Before giving his main conception of evil, Badiou notes that humans as a whole live not beyond good and evil, as Nietzsche maintains, but beneath them. This is proved as the human being reaches good through the truth process, propelling himself to more of an immortal from below. Evil, therefore, for Badiou, is the perversion of this truth process. He identifies three ways in which this can occur: through terror, betrayal, and disaster. To terrorize the truth process is for a subject to continue the knowledge of a situation and mistake whatever result for a truth. Therefore a true break, or hole would not be punched in the situation that Badiou asserts is necessary—and the resulting truth would actually be the opposite of one. A betrayal of the truth process is truly the word in its essential sense; one betrays ethics by remaining unfaithful to the truth process. This consists of a subject theoretically reaching the immortal and denying it as a truth. Disaster is therefore attempting to use a truth as becoming an Earth-based entity—it should remain as still essentially in its own world, as it were. It is referred to as a disaster because it involves literally misusing—and many times attempting to name truth—therefore making a complete catastrophe of a truth.

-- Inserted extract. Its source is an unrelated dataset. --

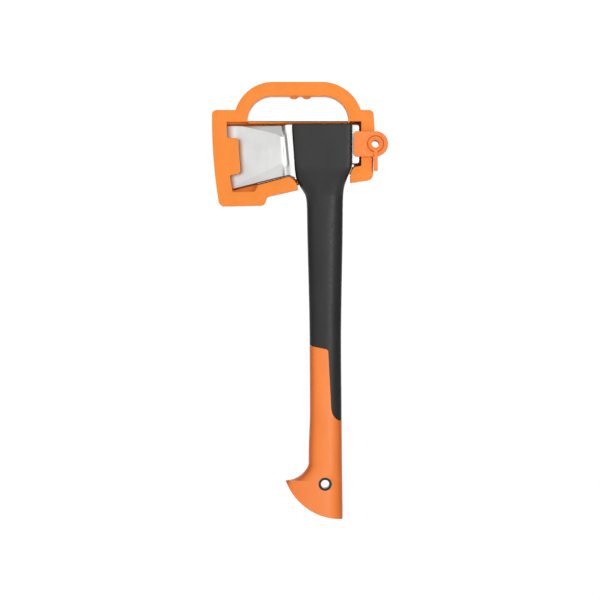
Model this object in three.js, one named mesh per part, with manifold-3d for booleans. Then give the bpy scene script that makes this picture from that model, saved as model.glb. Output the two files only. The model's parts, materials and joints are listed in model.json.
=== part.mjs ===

Badiou concludes Ethics by affirming the reality of the good and evil as contrasting strongly with that of general contemporary thought. Evil is only possible when one searches for the good—and never the other way around. He gives a systematic account of the event while making sure to include its importance with a potential drastic political persuasion. With this philosophy of the ethic of truths, its processes and its possible perversion, Badiou lays out a forcefully structured analysis of the world.